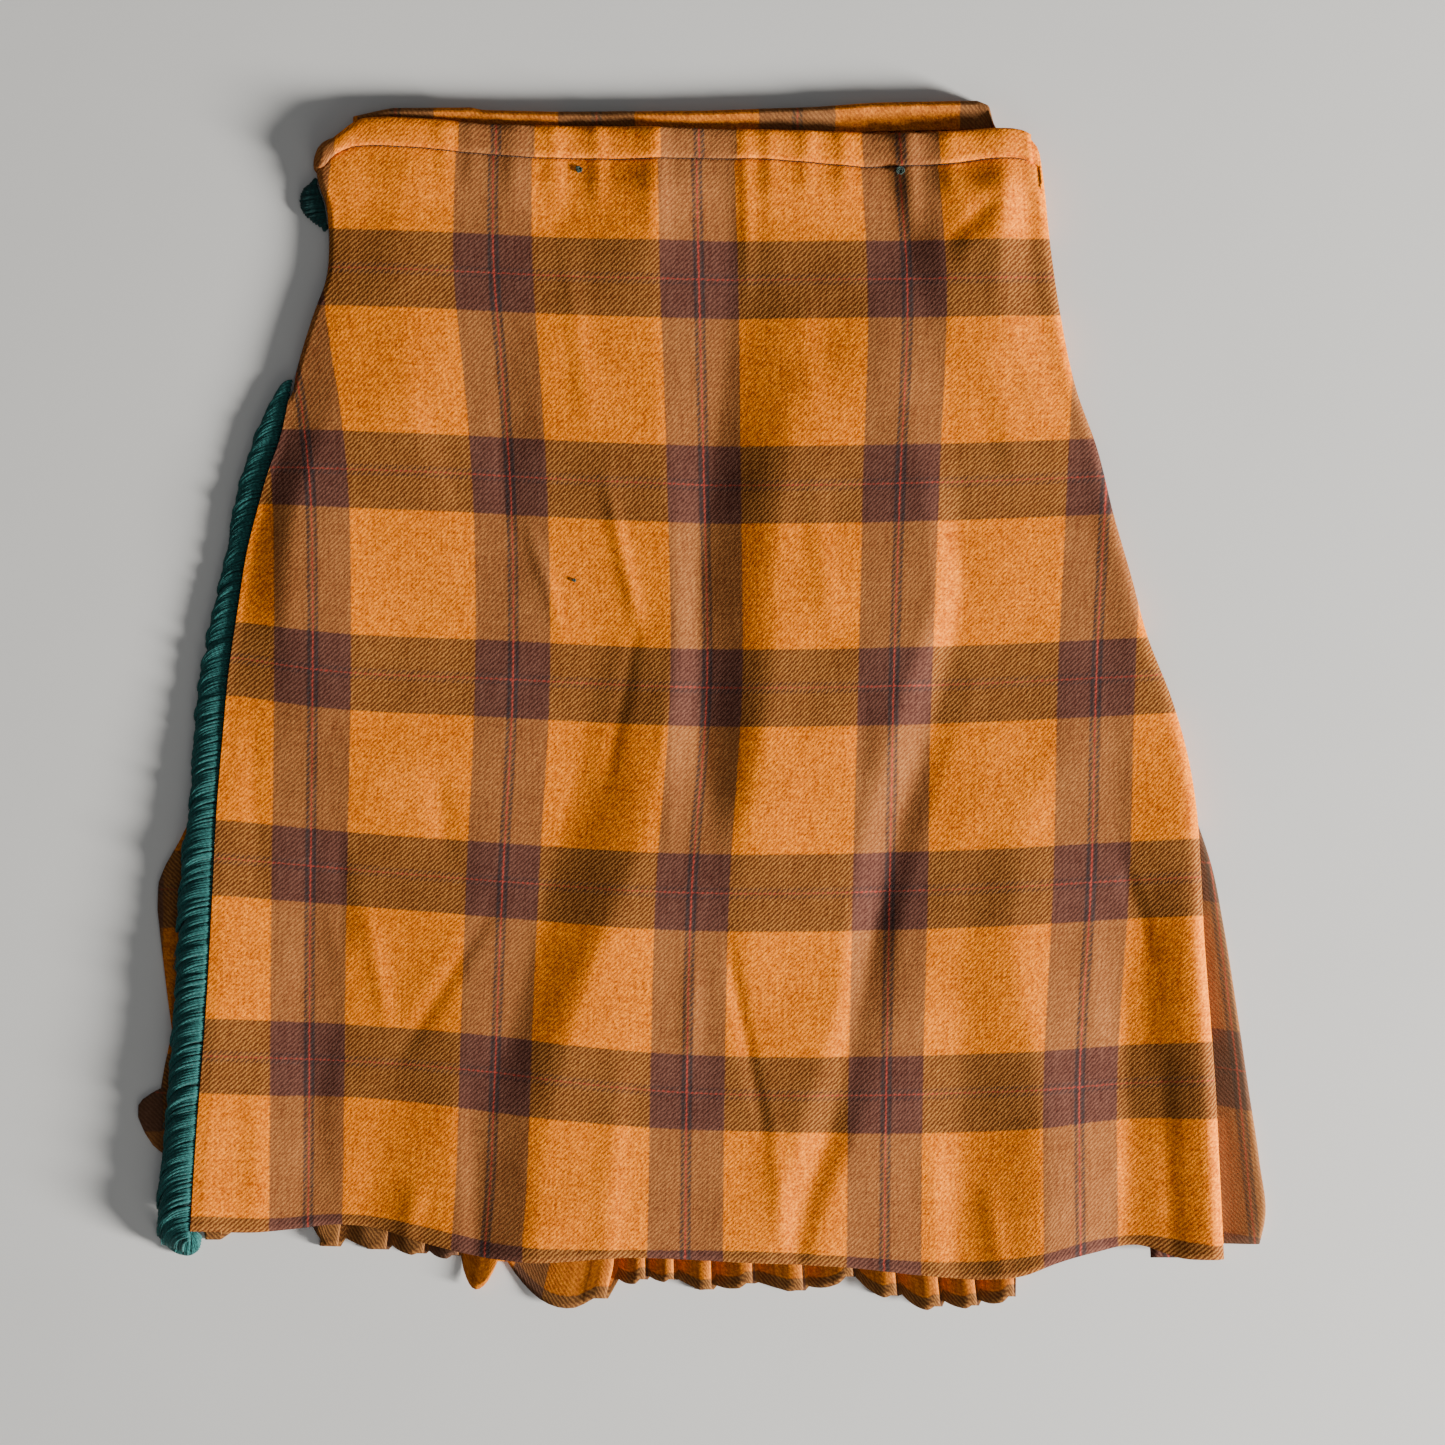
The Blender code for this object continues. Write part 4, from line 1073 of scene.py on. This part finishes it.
def makeYarns(name, paths, widths, material):
    # one six-sided tube for each path, with as many rings as the path has points
    rings = paths.shape[1]
    tube = bmesh.new()
    bmesh.ops.create_cone(tube, segments=6, radius1=1, radius2=1, depth=1, cap_ends=True)
    upright = [e for e in tube.edges if abs(e.verts[0].co.z - e.verts[1].co.z) > 0.5]
    bmesh.ops.subdivide_edges(tube, edges=upright, cuts=rings - 2)
    template = meshFrom(name + "Yarn", tube)
    spots = pointsOf(template)
    bm = bmesh.new()
    for _ in range(len(paths)):
        bm.from_mesh(template)
    mesh = meshFrom(name, bm)
    bpy.data.meshes.remove(template)

    ring = np.rint((spots[:, 2] + 0.5) * (rings - 1)).astype(int)
    ahead = np.gradient(paths, axis=1)
    ahead /= np.linalg.norm(ahead, axis=2, keepdims=True)
    aside = np.cross(ahead, (0, 0, 1))
    aside /= np.linalg.norm(aside, axis=2, keepdims=True)
    upward = np.cross(aside, ahead)
    around = aside[:, ring] * spots[:, 0, None] + upward[:, ring] * spots[:, 1, None]
    lengths = np.linalg.norm(np.diff(paths, axis=1), axis=2).cumsum(1)
    lengths = np.concatenate([np.zeros((len(paths), 1)), lengths], 1)
    shift = np.arange(len(paths))[:, None] * 7.31  # each yarn has its own place in the noise
    v = (lengths[:, ring] * mm + shift).ravel()
    u = (np.tile(spots[:, 0], (len(paths), 1)) + shift * 3.7).ravel()
    points = paths[:, ring] + widths[:, ring, None] * around
    return addPiece(name, mesh, points, "yarn", np.stack([u, v], 1), material)


def edgeX(y):
    return float(follow(frontLeft, y))


def heightAt(x, y, top):
    # the front apron's height at one point, with its top edge at this y
    return float(frontHeight(*(np.array([value]) for value in (x, y, top - y)))[0])


def taper(half, start, end, near=0.12, far=0.85):
    # a yarn's half width along it, thinner towards both ends
    return half * np.interp(np.linspace(0, 1, yarnPoints), [0, near, far, 1], [start, 1, 1, end])


def yarnPath(y, reach, drop, z, lift):
    # out from the edge, then down, as a quarter of an oval
    t = np.linspace(0, 1, yarnPoints)
    turn = t * pi / 2
    drop = min(drop, y - fringe["lowest"] - fringe["hang"] * reach)
    edge = edgeX(y)
    root = heightAt(edge, y, 315) - stack["wall"]
    shaded = float(between(y, *fringe["shaded"]))
    root -= fringe["sunk"] * shaded
    crown = lift * (1 - fringe["flatter"] * shaded)
    height = mix(root, z, t ** 1.5) + crown * np.sin(t * pi) ** 0.8
    x = edge - 0.2 - reach * np.sin(turn) ** 0.92
    return np.stack([x, y - drop * (1 - np.cos(turn)), height], 1)


def fringeReach(y, drop):
    # from the edge to the fringe's outline, where the end of a yarn from y comes to lie
    out = fromX(follow(fringeOut, toY(y - drop * 0.7)))
    return max(float(edgeX(y) - out), fringe["least"])


def fringePaths():
    # each lock's yarns leave the edge side by side, turn down and run together at their ends,
    # where the next lock lies over them
    chance = np.random.default_rng(fringe["seed"])
    top, bottom = fringe["ends"]
    paths, widths = [], []
    y0 = top
    while y0 > bottom:
        lock = fringe["lock"] * chance.uniform(0.6, 1.5)
        droop = float(follow(fringeDrop, y0)) * chance.uniform(0.85, 1.2)
        share, crown = chance.uniform(0.95, 1.03), chance.uniform(0.5, 1.2)
        for q in np.linspace(-0.5, 0.5, fringe["yarns"]):
            stray = chance.normal(0, 1, 4)
            y = y0 + q * lock * 1.15 + stray[0] * 0.5
            drop = droop + (q - 0.2) * lock * 0.3 + stray[2] * 1.1
            reach = fringeReach(y, drop) * share * (1 - 0.07 * abs(q + 0.1)) - 0.9 + stray[1] * 0.3
            rest = 1.7 + 1.3 * float(between(-y, 40, 60)) + 0.15 * stray[3]
            paths.append(yarnPath(y, reach, drop, rest, (0.4 + 2.1 * np.cos(q * 2.7)) * crown))
            half = mix(*fringe["width"], chance.random())
            widths.append(taper(half, 0.8, 0.7))
        y0 -= lock
    t = np.linspace(0, 1, yarnPoints)[:, None]
    # the last lock runs round the corner, each yarn on a curve with one bend
    for q in np.linspace(0, 1, fringe["bulb"]):
        stray = chance.normal(0, 1, 4)
        root = np.array([edgeX(bottom) - 0.5, bottom + 6 - 5 * q + stray[0], 4.2])
        endX, endY = fromX(follow(fringeEnds, q)) + 0.8, fromY(follow(fringeEnds, q, "y"))
        end = np.array([float(endX), float(endY), 1.4 + 0.4 * abs(stray[1])])
        bendX, bendY = mix(root[0], end[0], 0.75), mix(root[1], end[1], 0.25) + stray[2]
        bend = np.array([bendX, bendY, 5.2 + 0.5 * stray[3]])
        paths.append((1 - t) ** 2 * root + 2 * t * (1 - t) * bend + t ** 2 * end)
        widths.append(taper(1.1, 0.8, 0.75))
    # loose hairs follow a yarn and stand off it
    for twin in chance.integers(len(paths), size=fringe["strays"]):
        away = t ** 1.5 * chance.normal(0, 1, 3) * (0.9, 1.8, 0.4)
        away[:, 2] = np.abs(away[:, 2]) + 1.2
        paths.append(paths[twin] + away * np.sin(t * pi / 2))
        widths.append(np.full(yarnPoints, 0.2))
    return np.array(paths), np.array(widths)


def fringeUnderPaths():
    chance = np.random.default_rng(fringe["seed"] + 1)
    top, bottom = fringe["ends"]
    paths, widths = [], []
    for y in np.arange(top, bottom, -fringe["under"]):
        drop = float(follow(fringeDrop, y)) * 0.9
        reach = fringeReach(y, drop) * chance.uniform(0.86, 0.93) - 1.0
        rest = 1.5 + 0.6 * float(between(-y, 40, 60))
        paths.append(yarnPath(y, reach, drop, rest, -0.3))
        widths.append(taper(1.3, 0.6, 0.7, 0.1, 0.9))
    return np.array(paths), np.array(widths)


teal = yarnMaterial("fringeYarn", (0.035, 0.2, 0.185), (0.003, 0.032, 0.034))
# painted shade: a darker copy of the teal yarn for the under layer and the fringe's upper end, which lie
# in shade
shadedTeal = yarnMaterial("fringeYarnShade", (0.02, 0.09, 0.085), (0.003, 0.02, 0.02))
fringePiece = makeYarns("fringeYarns", *fringePaths(), teal)
fringeUnder = makeYarns("fringeUnder", *fringeUnderPaths(), shadedTeal)

fringeTop = {
    "count": 22,
    "span": (181.0, 228.0),  # where it leaves the side, in pixels down
    "seed": 3,
}
fringeTopOut = chart("y x", [
    (181, 315), (185, 307), (190, 302), (197, 300), (205, 300.5), (211, 304), (217, 310), (223, 318),
    (228, 326)])


def fringeTopPaths():
    chance = np.random.default_rng(fringeTop["seed"])
    count = fringeTop["count"]
    down = np.linspace(*fringeTop["span"], count)
    y = fromY(down)
    edge = follow(frontLeft, y)
    t = np.linspace(0, 1, 7)
    reach = np.maximum(edge - fromX(follow(fringeTopOut, down)) - 1.0, 1.5)
    reach = reach * mix(0.95, 1.03, chance.random(count))
    x = edge[:, None] - 0.6 - reach[:, None] * t[None]
    yy = y[:, None] - 1.6 * (t ** 1.4)[None]
    z = mix(2.6, 1.9, t)[None] + chance.normal(0, 0.25, (count, 1)) + np.sin(t * pi)[None] * 0.9
    widths = mix(1.0, 1.4, chance.random(count))[:, None] * np.interp(t, [0, 0.85, 1], [1, 1, 0.7])[None]
    return np.stack([x, yy, z], 2), widths


fringeEnd = makeYarns("fringeTop", *fringeTopPaths(), shadedTeal)
print("fringe: done")


# Thread ends left in the waistband's seam, and a speck on the cloth

knots = {
    "spots": [(580, 172, 4.2), (899, 175, 5.4)],  # pixels, then mm across
    "speck": (575, 581, 1.6),
    "thread": 0.42,
    "above": 0.75,  # the threads lie this far above the middle of the cloth
    "seed": 12,
}


def knotPaths():
    chance = np.random.default_rng(knots["seed"])
    paths = []
    for px, py, size in knots["spots"] + [knots["speck"]]:
        x, y = float(fromX(px)), float(fromY(py))
        z = heightAt(x, y, 313) + knots["above"]
        for _ in range(7):
            turn = chance.random() * 2 * pi
            t = np.linspace(0, 1, 9)
            bend = turn + t * mix(1.5, 4.5, chance.random())
            r = size * 0.5 * mix(0.35, 1.0, chance.random()) * np.sin(t * pi * 0.8 + 0.2)
            raised = z + 0.5 * np.sin(t * pi)
            paths.append(np.stack([x + r * np.cos(bend), y + r * np.sin(bend), raised], 1))
    paths = np.array(paths)
    return paths, np.full(paths.shape[:2], knots["thread"])


knotThread = yarnMaterial("knotThread", (0.07, 0.11, 0.09), (0.01, 0.025, 0.022))
threadEnds = makeYarns("threadEnds", *knotPaths(), knotThread)

stitches = {
    "count": 150,
    "gap": 0.14,  # share of a stitch's length left before the next
    "thread": 0.36,
    "above": 0.6,
    "arch": 0.12,
    "below": 0.6,  # mm under the waistband's edge
}


def stitchPaths():
    paths = []
    marks = np.linspace(0.006, 0.984, stitches["count"] + 1)
    for start, end in zip(marks, marks[1:]):
        s = np.linspace(start, end - (end - start) * stitches["gap"], 5)
        px = mix(front["seamFrom"], front["seamTo"], s)
        down = frontBand["depth"] * follow(seamDepth, px, rounded=False) + stitches["below"]
        y = topEdge(s) - down
        x, y, z, _, _ = frontAt(s, y, down + 0.3)
        z = z + stitches["above"] + stitches["arch"] * np.sin(np.linspace(0, pi, 5))
        paths.append(np.stack([x, y, z], 1))
    paths = np.array(paths)
    return paths, np.full(paths.shape[:2], stitches["thread"])


# the stitches are real; their near-black colour also paints the shade of the seam's groove
seamThreadAndGrooveShade = yarnMaterial("seamThreadAndGrooveShade", (0.075, 0.024, 0.008), (0.02, 0.007, 0.003))
seamStitches = makeYarns("seamStitches", *stitchPaths(), seamThreadAndGrooveShade)
print("threads: done")


# The floor, and what each piece stands for in the frame

floorSize = 3.0
bm = bmesh.new()
bmesh.ops.create_grid(bm, x_segments=1, y_segments=1, size=floorSize)
floor = bpy.data.objects.new("floor", meshFrom("floor", bm))
bpy.context.scene.collection.objects.link(floor)
paper, paperShader, n = newMaterial("paper", {"Roughness": 0.9})
grain = n.noise(n.add("ShaderNodeTexCoord").outputs["Object"], 9, 3, 0.5)
n.wire(n.blend(grain, (0.70, 0.70, 0.69), (0.74, 0.74, 0.73)), paperShader.inputs["Base Color"])
floor.data.materials.append(paper)

sheets = [  # piece, node, cut width and length, flat area, how it is held, what it lies on
    (frontApron, "front_apron", (0.60, 0.62), 0.322, "laid", ["under_apron"]),
    (underPiece, "under_apron", (0.48, 0.58), 0.225, "laid", ["pleated_back"]),
    (pleatedBack, "pleated_back", (0.96, 0.64), 0.476, "folded", ["floor"]),
    (deepSide, "deep_side_pleat", (0.13, 0.59), 0.059, "folded", ["floor"]),
    (firstSide, "first_side_pleat", (0.11, 0.605), 0.049, "folded", ["floor"]),
    (frontWaistband, "front_waistband", (0.40, 0.026), 0.0092, "folded", ["front_apron"]),
    (backWaistband, "back_waistband", (0.352, 0.04), 0.0125, "folded", ["floor"]),
]
for piece, node, flat, area, held, below in sheets:
    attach(piece, "root")
    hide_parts(node)
for piece, node in ((fringePiece, "fringe"), (fringeUnder, "fringe"), (fringeEnd, "fringe_end")):
    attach(piece, "root")
    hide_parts(node)
for piece, node in ((threadEnds, "fringe"), (seamStitches, "front_waistband")):
    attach(piece, "root")

print("kilt: done")
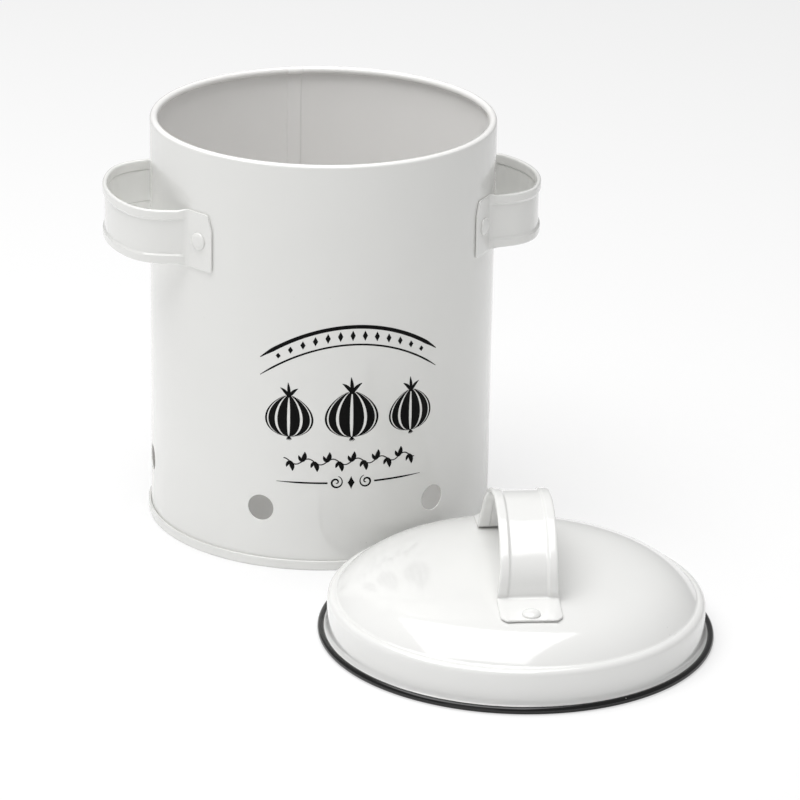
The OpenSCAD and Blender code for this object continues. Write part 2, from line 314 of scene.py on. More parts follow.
def innerWall(fromFront):
    # Inner radius of the wall: the seam's folded layers stand inwards
    return bin["outerR"] - bin["sheet"] - bin["seamProud"] * seamBand(fromFront)


def sectorAngles(index):
    # Angles across one vent's share of the wall, which stops short of the seam down the back
    span = 360 / bin["vents"]
    low, high = index * span, (index + 1) * span
    low += bin["seamClear"] * (low == 180)
    high -= bin["seamClear"] * (high == 180)
    return np.linspace(low, high, bin["sectorPoints"])


def seamAngles():
    # Angles across the strip with the seam, from the vent's share on one side to that on the other
    return 180 + np.linspace(-bin["seamClear"], bin["seamClear"], bin["seamPoints"])


def seamStrip():
    # The strip with the seam at the height of the vents: its outside from the bottom up, its inside from the top
    # down
    angles = seamAngles()
    z = np.linspace(bin["bandLow"], bin["bandHigh"], bin["sideRows"])[:, None]
    return [around(outerWall(angles), z, angles), around(innerWall(angles), z[::-1], angles)]


def rimRows(fromFront):
    # Wall above the vents, over the rolled rim and down inside: radius and height for each row and angle.
    # The roll is an arc about its own centre from 0 to its stop, and the same arc back one sheet further in. It is
    # a little thicker over the seam.
    low = bin["bandHigh"]
    innerTop = bin["height"] - bin["rollR"] - bin["underRoll"]
    bulge = bin["rollR"] + bin["rimSwell"] * seamBand(fromFront)
    centreR, centreZ = outerWall(fromFront) - bulge, bin["height"] - bulge
    up = np.linspace(0, 1, bin["upRows"])[:, None]
    outside = np.radians(np.linspace(0, bin["rollStop"], bin["rollRows"]))[:, None]
    inside = outside[::-1]
    thin = bulge - bin["sheet"]
    down = up[::-1]
    r = [outerWall(fromFront) + 0 * up, centreR + bulge * np.cos(outside), centreR + thin * np.cos(inside),
         innerWall(fromFront) + 0 * down]
    z = [low + (centreZ - low) * up, centreZ + bulge * np.sin(outside), centreZ + thin * np.sin(inside),
         low + (innerTop - low) * down + 0 * fromFront]
    return np.vstack(r), np.vstack(z)


def footRows(fromFront):
    # Wall below the vents: down the inside, round the lower edge and up the outside
    low, high = bin["foot"], bin["bandLow"]
    down = np.linspace(1, 0, 5)[:, None]
    r = np.vstack([innerWall(fromFront) + 0 * down, outerWall(fromFront) + 0 * down])
    z = np.vstack([low + (high - low) * down + 0 * fromFront, low + (high - low) * down[::-1] + 0 * fromFront])
    return r, z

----

● Exercise
Show all lines from the listing above in which "Blender" appears.

● Exercise solution
The Blender code for this object continues. Write part 4, from line 1073 of scene.py on. This part finishes it.
The OpenSCAD and Blender code for this object continues. Write part 2, from line 314 of scene.py on. More parts follow.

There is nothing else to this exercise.